Француженки забивали себе головы самыми заумными предметами; математика, астрономия, анатомия (одна дама всегда путешествовала с трупом в багаже) — ничто не пугало их; но, как правило, женщин больше интересовало то, как они выглядят, и в качестве украшений они использовали самые курьезные вещи. В качестве примера достаточно описать одну из причесок под названием le pouf аи sentiment[197] — ее носила герцогиня Шартрская. Вот как выглядело это чудовищное творение парикмахерского искусства: сзади, как намек на недавнее рождение дофина,— кукла, изображавшая сидящую в кресле женщину с ребенком, справа — клюющий вишенку игрушечный попугай, слева — куколка-негритенок (что напоминало двух любимцев герцогини — тропическую птицу и негра-слугу); весь этот пейзаж обрамляли локоны, срезанные со всех родственников ее светлости — отца, свекра, мужа...
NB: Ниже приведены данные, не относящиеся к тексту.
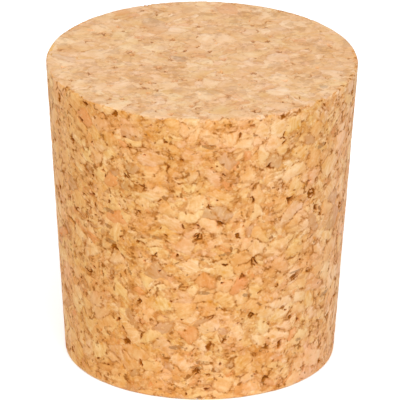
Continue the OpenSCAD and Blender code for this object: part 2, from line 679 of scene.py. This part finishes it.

Парикмахеры сделались такими же высокомерными и напыщенными, как и их клиентки. Их претензии на звание артистов задели цирюльников, что вызвало нашумевший судебный процесс. Парикмахеры заявляли: «Мы обслуживаем только дам. В чем состоят обязанности цирюльников? Брить головы и покупать срезанные волосы; завивать уже неживые локоны при помощи раскаленных щипцов; сбивать их в косы молотком; прилаживать волосы савояра[198] к голове маркиза; острой бритвой удалять у мужчин с подбородков атрибуты их пола. (Женихи, по крайней мере принадлежавшие к высшему обществу, перед свадьбой сбривали волосы со всего тела; эта процедура производилась за день до венчания в присутствии приглашенных на свадьбу гостей.) К искусству все эти механические операции не имеют никакого отношения».
Далее этот лирический парикмахерский манифест гласил, что те, кто обладает даром причесывать женщин,— гениальные люди и что если парикмахер хочет создать превосходную прическу, он должен быть одновременно поэтом, художником и скульптором. «Необходимо разбираться в оттенках цветов, чувствовать игру светотени и уметь правильно распределить тени, чтобы сообщить живость лицу. Причесать недотрогу так, чтобы обозначились ее тайные желания, но чтобы при этом она не выглядела потаскушкой; привлечь внимание к кокетке и заставить мать казаться старшей сестрой своего ребенка, причесать каждую клиентку в соответствии со складом ее характера — для этого потребны прирожденный такт и далеко не заурядный ум».
Один писатель, озабоченный социальными проблемами, высчитал, что из той муки, которая каждый год употреблялась на производство пудры для париков, можно было бы испечь хлеб для десяти тысяч неимущих. Туалетные комнаты тогда действительно оправдывали свое название, и нежданных гостей, явившихся, когда хозяйка причесывалась, могли осыпать пудрой с макушки до пят{164}, поскольку пудра наносилась на волосы с некоторого расстояния, с помощью шприца{165}. Все новомодные вещи — эти имевшие колоссальное значение шляпы и локоны, парики и панье — выставлялись напоказ и кружились в вихре светской жизни, которая никогда еще не была так весела. Люди сходили с ума по танцам. Этим славились салоны, такие как у мадам де Мазэн. Появилось множество новых салонных танцев: «Забава в Клиши», «Прелестные мальчики», «Греческие услады», «Отзвуки Пасси» — вот названия лишь немногих из них,— и популярная «Аллеманда», в которой партнеры прижимались друг к другу настолько тесно, что этот танец назвали одной из величайших опасностей, угрожавших в те дни женской добродетели. По замечанию Жантиль-Бернара, балы были «храмами любви». Иные салоны славились своими играми, жмурками и шарадами. Но «сливки общества» собирались в других, оставшихся от прошлого столетия блестящих салонах, где велись разговоры и где мужчины искали встреч с женщинами, доставлявшими им наслаждение своей изысканностью, воображением, легким, естественным течением слов и мыслей и присущей их полу утонченностью помыслов и чувств. «Вы,— замечал Мармонтель{166},— можете общаться только с мужчинами, если хотите писать сильно и точно, но тому, кто желает, кроме этого, придать своему стилю очарование, гибкость, упругость, я бы советовал усердно посещать дамское общество».